───── Data

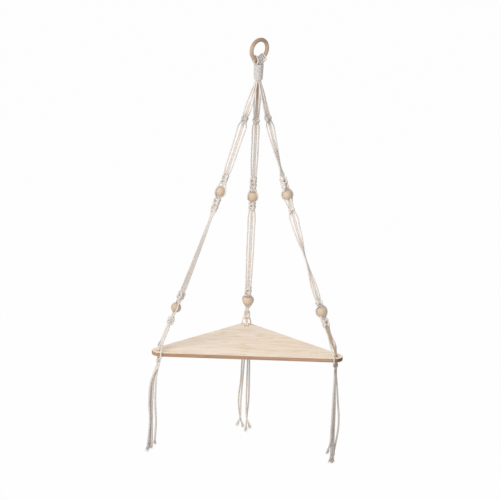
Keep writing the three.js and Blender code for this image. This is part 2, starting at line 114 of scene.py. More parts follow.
ring_mean = (RING_OUTSIDE - RING_BAR) / 2
ring_centre_z = RING_BAR - RING_OUTSIDE / 2
bar_z = ring_centre_z - ring_mean
wrap_top_z = bar_z - RING_BAR / 2 - WRAP_DROP
wrap_foot_z = wrap_top_z - WRAP_TURNS * WRAP_PITCH - WRAP_CORD
seat_z = wrap_top_z - 2 * CORD
board_front_y = -BOARD_LEG / math.sqrt(2) / 3 - BALANCE
board_half_width = BOARD_LEG / math.sqrt(2)
board_back_y = board_front_y + board_half_width
board_top_z = -BOARD_DROP
board_foot_z = board_top_z - BOARD_THICKNESS
bundle_inner = LANE / math.sqrt(3)
bundle_outer = bundle_inner + LANE
wrap_radius = bundle_outer + CORD / 2 + GAP + WRAP_CORD / 2
half_worker = 1.5 * LANE
half_filler = LANE / 2

# A working cord's way through one half knot, in lanes: across, to the front and down
HALF_KNOT = [
    (-1.55, -1.8, -0.85), (-1.95, -1.8, 0), (-1.95, -0.45, 0.8), (-1.05, 1.15, 0.2),
    (1.05, 1.1, -0.2), (1.95, -0.6, -0.8), (1.9, -1.85, -0.1), (1.55, -1.9, 0.85),
]
HALF_KNOT_PITCH = 2.5
KNOT_END = 2.1  # from its outermost half knot's middle to a knot's end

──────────

> _Requirement_:
Repeat the lines above exactly.

> _Complete output_:
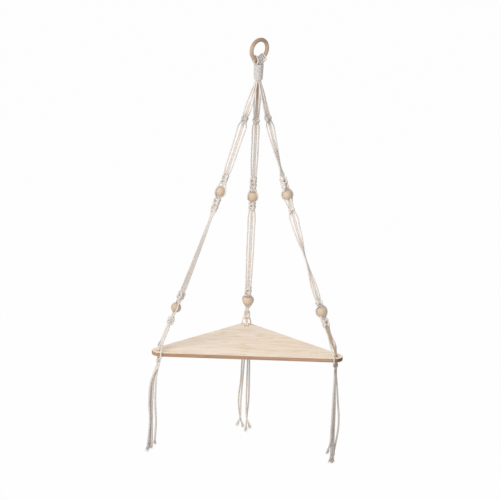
Keep writing the three.js and Blender code for this image. This is part 2, starting at line 114 of scene.py. More parts follow.
ring_mean = (RING_OUTSIDE - RING_BAR) / 2
ring_centre_z = RING_BAR - RING_OUTSIDE / 2
bar_z = ring_centre_z - ring_mean
wrap_top_z = bar_z - RING_BAR / 2 - WRAP_DROP
wrap_foot_z = wrap_top_z - WRAP_TURNS * WRAP_PITCH - WRAP_CORD
seat_z = wrap_top_z - 2 * CORD
board_front_y = -BOARD_LEG / math.sqrt(2) / 3 - BALANCE
board_half_width = BOARD_LEG / math.sqrt(2)
board_back_y = board_front_y + board_half_width
board_top_z = -BOARD_DROP
board_foot_z = board_top_z - BOARD_THICKNESS
bundle_inner = LANE / math.sqrt(3)
bundle_outer = bundle_inner + LANE
wrap_radius = bundle_outer + CORD / 2 + GAP + WRAP_CORD / 2
half_worker = 1.5 * LANE
half_filler = LANE / 2

# A working cord's way through one half knot, in lanes: across, to the front and down
HALF_KNOT = [
    (-1.55, -1.8, -0.85), (-1.95, -1.8, 0), (-1.95, -0.45, 0.8), (-1.05, 1.15, 0.2),
    (1.05, 1.1, -0.2), (1.95, -0.6, -0.8), (1.9, -1.85, -0.1), (1.55, -1.9, 0.85),
]
HALF_KNOT_PITCH = 2.5
KNOT_END = 2.1  # from its outermost half knot's middle to a knot's end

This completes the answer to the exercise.